I haven't gone through the 14 to see which ones we have customer opportunities or were already spec-ed into the Phase II but as I said, we have 20, 25 accounts that are scaling. So if those are part of the 14, then yes, we'll benefit from that.
The next question comes from Rachel Wanstall with JPMorgan.
Perfect. A lot already been asked, and maybe I'll just put 1 in around M&A. For Metenova, you've had that asset for a few months here. So can you talk about how integration is going there? And then any expectations for M&A and just talk about the state of the environment there for this year as well?
Yes. Thanks, Rachel. Yes, Metenova, so far, it's gone exactly as expected. Integration is going well. There's a real synergy between what Metenova is doing and the fluid management business that Repligen is doing. So we've integrated well. The sales forces are trained. We're working very closely with their team -- so expect -- everything has been very positive so far. And then from future M&A, obviously, there's nothing's really changed. I mean the portfolio of companies that are out there that are available, hasn't really changed that much over the last 12 months, and we'll continue to be selective in terms of what we go after. And apologies, back [indiscernible] someone's decided to have her on our roof.
Our next question comes from Justin Bowers with Deutsche Bank.
Just a 2-parter for me.
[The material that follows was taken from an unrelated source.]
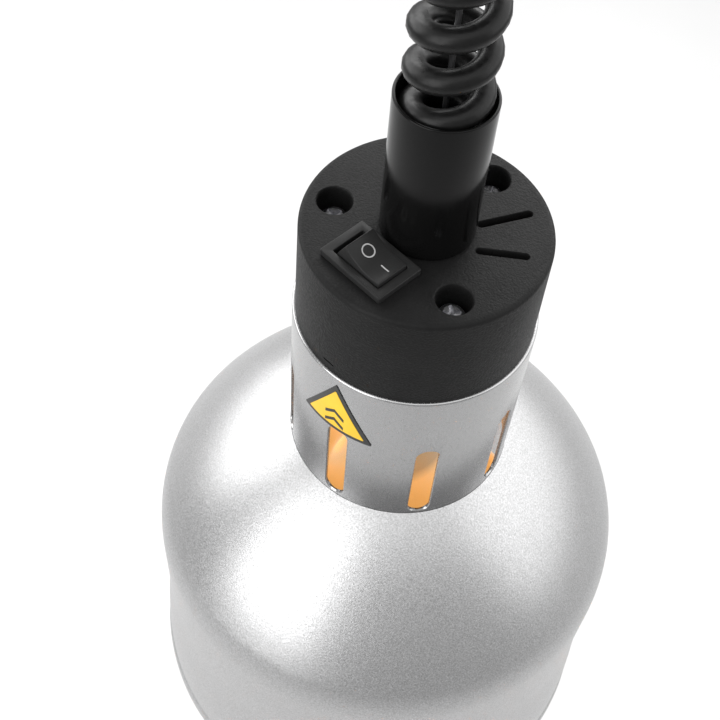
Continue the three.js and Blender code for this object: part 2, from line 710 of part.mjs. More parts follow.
// The shade's outer line from the collar to the mouth, as [radius, height] points.
function shadeLine() {
  const topR = COLLAR_R + GAP;
  const topZ = collarFootZ;
  const edgeZ = topZ - SHADE_DOME_H;
  const chordR = SHADE_R - topR;
  const chord = Math.hypot(chordR, SHADE_DOME_H);
  const normal = [SHADE_DOME_H / chord, chordR / chord];
  const dome = [];
  const lastShare = 1 - SHADE_EDGE_R / chord;
  for (let i = 0; i <= 5; i++) {
    const t = (lastShare * i) / 5;
    const lift = 4 * SHADE_BULGE * t * (1 - t);
    dome.push([topR + chordR * t + normal[0] * lift, topZ - SHADE_DOME_H * t + normal[1] * lift]);
  }
  const [fromR, fromZ] = dome[dome.length - 1];
  const round = new THREE.QuadraticBezierCurve(
    new THREE.Vector2(fromR, fromZ),
    new THREE.Vector2(SHADE_R, edgeZ + 1),
    new THREE.Vector2(SHADE_R, edgeZ - SHADE_EDGE_R),
  );
  const shoulder = round.getPoints(3).slice(1).map((p) => [p.x, p.y]);
  const beadTop = shadeFootZ + SHADE_BEAD_H;
  const flareTop = edgeZ - 0.4 * (edgeZ - beadTop);
  const skirt = [];
  for (let i = 0; i <= 3; i++) {
    const t = i / 3;
    const flare = SHADE_FLARE * t * t * (3 - 2 * t);
    skirt.push([SHADE_R + flare, flareTop + (beadTop - flareTop) * t]);
  }
  const beadMidZ = shadeFootZ + SHADE_BEAD_H / 2 - 0.5;
  const mouthR = SHADE_R + SHADE_FLARE;
  const bead = [
    [mouthR + SHADE_BEAD * 0.8, beadTop - 2],
    [mouthR + SHADE_BEAD, beadMidZ],
    [mouthR + SHADE_BEAD * 0.6, shadeFootZ],
  ];
  return [...dome, ...shoulder, ...skirt, ...bead];
}

// The line moved inwards by a wall thickness.
function offsetLine(line, wall) {
  return line.map(([r, z], i) => {
    const [r0, z0] = line[Math.max(i - 1, 0)];
    const [r1, z1] = line[Math.min(i + 1, line.length - 1)];
    const length = Math.hypot(r1 - r0, z1 - z0);
    return [r + (wall * (z1 - z0)) / length, z - (wall * (r1 - r0)) / length];
  });
}

function addShade() {
  const outer = shadeLine();
  const inner = offsetLine(outer, SHADE_WALL);
  inner[0] = [COLLAR_R + GAP, outer[0][1] - SHADE_WALL * 1.16];
  inner[inner.length - 1][1] = shadeFootZ;
  add("shade", turned([...outer, ...inner.reverse()], 44), silverPaint);
}

// ---------------------------------------------------------------- lamp holder and bulb
function addHolder() {
  const boreTop = holderFootZ + HOLDER_BORE_DEPTH;
  let holder = turned(
    [
      [0, boreTop],
      [HOLDER_BORE_R, boreTop],
      [HOLDER_BORE_R, holderFootZ],
      [HOLDER_R - 1, holderFootZ],
      [HOLDER_R, holderFootZ + 1],
      [HOLDER_R, holderTopZ - 12],
      [HOLDER_R - 2, holderTopZ - 8],
      [HOLDER_R - 2, holderTopZ],
      [0, holderTopZ],
    ],
    24,
  );
  for (const side of [-1, 1]) {
    const x = side * holderScrewX;
    holder = holder.subtract(rod(1.8 + GAP, holderTopZ - 7, holderTopZ + 1, x, 0, 16));
  }
  add("lamp_holder", holder, ceramic);
  const shellOuter = HOLDER_BORE_R - GAP;
  const shellFoot = holderFootZ + 2;
  const shellTop = boreTop - 3;
  add("socket_shell", ring(shellOuter - SOCKET_SHELL_T, shellOuter, shellFoot, shellTop, 24), brass);
  add("socket_contact", rod(3, boreTop - 3.6, boreTop - GAP, 0, 0, 16), brass);
}

function bulbLine(scaleIn) {
  const top = glassTopZ;
  const foot = glassTopZ - BULB_GLASS_L;
  const wideZ = foot + 44;
  const neckR = BULB_NECK_R - scaleIn;
  const wideR = BULB_R - scaleIn;
  const cone = new THREE.CubicBezierCurve(
    new THREE.Vector2(neckR, top - 8),
    new THREE.Vector2(neckR + 5, top - 40),
    new THREE.Vector2(wideR, wideZ + 46),
    new THREE.Vector2(wideR, wideZ),
  );
  const face = new THREE.CubicBezierCurve(
    new THREE.Vector2(wideR, wideZ),
    new THREE.Vector2(wideR, wideZ - 24),
    new THREE.Vector2(wideR * 0.62, foot + scaleIn),
    new THREE.Vector2(0, foot + scaleIn),
  );
  const points = [...cone.getPoints(6), ...face.getPoints(5).slice(1)];
  return [[neckR, top], ...points.map((p) => [p.x, p.y])];
}

function addBulb() {
  const contactZ = glassTopZ + BULB_BASE_L + GAP;
  const base = [
    [0, glassTopZ + GAP],
    [BULB_BASE_R, glassTopZ + GAP],
    [BULB_BASE_R, contactZ - 4],
    [BULB_BASE_R - 3.6, contactZ],
    [0, contactZ],
  ];
  add("bulb_base", turned(base, 24), steel);
  const insulator = [
    [0, contactZ + GAP],
    [8.6, contactZ + GAP],
    [4.6, contactZ + 2.6],
    [0, contactZ + 2.9],
  ];
  add("bulb_contact", turned(insulator, 16), brass);

  const outer = bulbLine(0);
  const inner = bulbLine(BULB_WALL).reverse();
  add("bulb_glass", turned([...outer, ...inner], 24), glass);

  const stemTop = glassTopZ - 1;
  const stem = turned(
    [
      [0, stemTop],
      [9, stemTop],
      [5, stemTop - 8],
      [3.2, stemTop - 30],
      [3.2, stemTop - 58],
      [0, stemTop - 60],
    ],
    16,
  );
  add("bulb_stem", stem, glass);
  const filamentZ = stemTop - 62;
  const filament = [-3, -2, -1, 0, 1, 2, 3].map((i) => {
    const a = (i / 3) * 140 * DEG;
    return [14 * Math.sin(a), 14 * Math.cos(a), filamentZ];
  });
  add("bulb_filament", tube(filament, 1.4, 14, 6), steel);
}

// ---------------------------------------------------------------- label
function addLabel() {
  const height = LABEL_SIDE * Math.sin(60 * DEG);
  const corner = 1.6;
  const apex = [0, height / 2];
  const left = [-LABEL_SIDE / 2, -height / 2];
  const right = [LABEL_SIDE / 2, -height / 2];
  const toward = ([x0, y0], [x1, y1], d) => {
    const k = d / Math.hypot(x1 - x0, y1 - y0);
    return [x0 + (x1 - x0) * k, y0 + (y1 - y0) * k];
  };
  const shape = new THREE.Shape();
  const corners = [left, right, apex];
  corners.forEach((point, i) => {
    const before = corners[(i + 2) % 3];
    const after = corners[(i + 1) % 3];
    const entry = toward(point, before, corner);
    const exit = toward(point, after, corner);
    if (i === 0) shape.moveTo(...entry);
    else shape.lineTo(...entry);
    shape.quadraticCurveTo(...point, ...exit);
  });
  const prism = new THREE.ExtrudeGeometry(shape, {
    depth: 20,
    bevelEnabled: false,
    curveSegments: 3,
  });
  const middleZ = capFootZ - LABEL_TOP_DROP - height / 2;
  prism.rotateX(Math.PI / 2).rotateZ(Math.PI / 2).translate(COLLAR_R - 10, 0, middleZ);
  prism.rotateZ(LABEL_ANGLE);
  const skinInner = COLLAR_R + 0.1;
  const skin = ring(skinInner, skinInner + LABEL_T, middleZ - height, middleZ + height, 112);
  add("hot_surface_label", solid(prism).intersect(skin), labelYellow);
}

addBracket();
addCanopy();
addReel();
addTerminals();
addSwivel();
addSuspension();
addLowerTail();
addAnchor();
addSleeve();
addCap();
addSwitch();
addLeads();
addPlate();
addCollar();
addShade();
addHolder();
addBulb();
addLabel();

export default group;
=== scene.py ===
# Pendant heat lamp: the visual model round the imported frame. Lengths are worked out in millimetres
# in the row frame, and written to Blender in metres.
import json
import math

import bmesh
import bpy
from mathutils import Matrix, Vector


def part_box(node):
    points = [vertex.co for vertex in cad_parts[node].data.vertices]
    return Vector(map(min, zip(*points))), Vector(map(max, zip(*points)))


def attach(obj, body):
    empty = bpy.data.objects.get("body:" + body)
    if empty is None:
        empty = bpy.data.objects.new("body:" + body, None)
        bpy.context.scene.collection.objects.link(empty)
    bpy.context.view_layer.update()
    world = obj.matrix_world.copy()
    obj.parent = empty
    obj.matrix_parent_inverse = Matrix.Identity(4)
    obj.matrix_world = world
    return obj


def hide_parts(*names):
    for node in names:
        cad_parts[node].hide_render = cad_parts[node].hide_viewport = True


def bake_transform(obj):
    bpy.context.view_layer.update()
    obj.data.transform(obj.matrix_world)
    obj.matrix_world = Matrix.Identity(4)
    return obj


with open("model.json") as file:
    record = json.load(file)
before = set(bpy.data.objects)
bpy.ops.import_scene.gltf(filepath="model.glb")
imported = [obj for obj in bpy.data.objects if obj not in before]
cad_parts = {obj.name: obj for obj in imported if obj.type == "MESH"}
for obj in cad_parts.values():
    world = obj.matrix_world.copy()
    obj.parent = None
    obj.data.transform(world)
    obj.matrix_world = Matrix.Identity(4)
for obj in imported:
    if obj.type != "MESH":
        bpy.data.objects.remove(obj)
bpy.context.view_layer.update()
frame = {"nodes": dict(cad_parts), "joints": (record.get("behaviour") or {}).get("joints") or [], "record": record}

MM = 0.001
TAU = 2 * math.pi
SMOOTH_ANGLE = 35  # degrees; an edge that turns by more stays sharp
CORD_SMOOTH_ANGLE = 60


# ---------------------------------------------------------------- levels and sizes from the frame
def low(node, axis=2):
    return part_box(node)[0][axis] / MM


def high(node, axis=2):
    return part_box(node)[1][axis] / MM


CAP_Z = high("cap")
CAP_FOOT = low("cap")
COLLAR_TOP = high("collar")
COLLAR_FOOT = high("shade")
SHADE_FOOT = low("shade")
SLEEVE_TOP = high("cord_sleeve")
SLEEVE_R = high("cord_sleeve", 0)
COLLAR_R = 36.3
HOLDER_TOP = high("lamp_holder")
HOLDER_FOOT = low("lamp_holder")
BULB_TOP = high("bulb_glass")
BULB_FOOT = low("bulb_glass")
BULB_R = high("bulb_glass", 0)
PIVOT_Z = frame["joints"][0]["pos_m"][2] / MM
SWITCH_Y = (low("switch_housing", 1) + high("switch_housing", 1)) / 2
BEZEL_TOP = high("switch_housing")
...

Can you talk about some of the underlying assumptions for the return to double-digit growth into 2025 and sort of what you're seeing that gives you the confidence in that trajectory? And then -- and then in terms of the site consolidations, at 1 point, would you -- at what point would you have to start adding capacity as you return to your double-digit growth trajectory next year and beyond?
Yes, maybe I'll start with the site consolidation piece. I think we're in great shape in terms of what we have for facilities. We're doing a little bit of site consolidation -- but in terms of capacity, we have capacity that's going to get us out for the next 5 years. So I don't think there's a lot more investment than we have to do. Of course, if we did an M&A and it required a capital investment, then that's probably would be the exception. In terms of kind of assumptions around getting back to double-digit growth in 2025, it's really around broad market recovery is kind of what I said earlier, broad market recovery.
We are in a significant number of late-stage processes. So as those go into commercial, I think we get a nice pickup from going from Phase III into commercial. And we're seeing that, honestly, in 2024 for some of our product lines. So I think that's a positive -- and that is the new products, like we've been launching some great products over the last few years. We're really proud of what we've done on the systems side you're going to see as we go through this year, a number of new products are going to come out on the Protein A ligand side as well. I think all of those contribute in a very positive way to the double-digit growth in 2025.
This concludes our question-and-answer session. I would like to turn the conference back over to Tony Hunt for any closing remarks.
Yes. Thanks, Sabrina. Look, it's great for everybody to join us today. Obviously, right at the start of 2024, I look forward to getting back together with everybody in May and talking about the progress we're making. So again, thanks, everybody, for joining.
The conference has now concluded. Thank you for attending today's presentation. You may now disconnect. Thank you.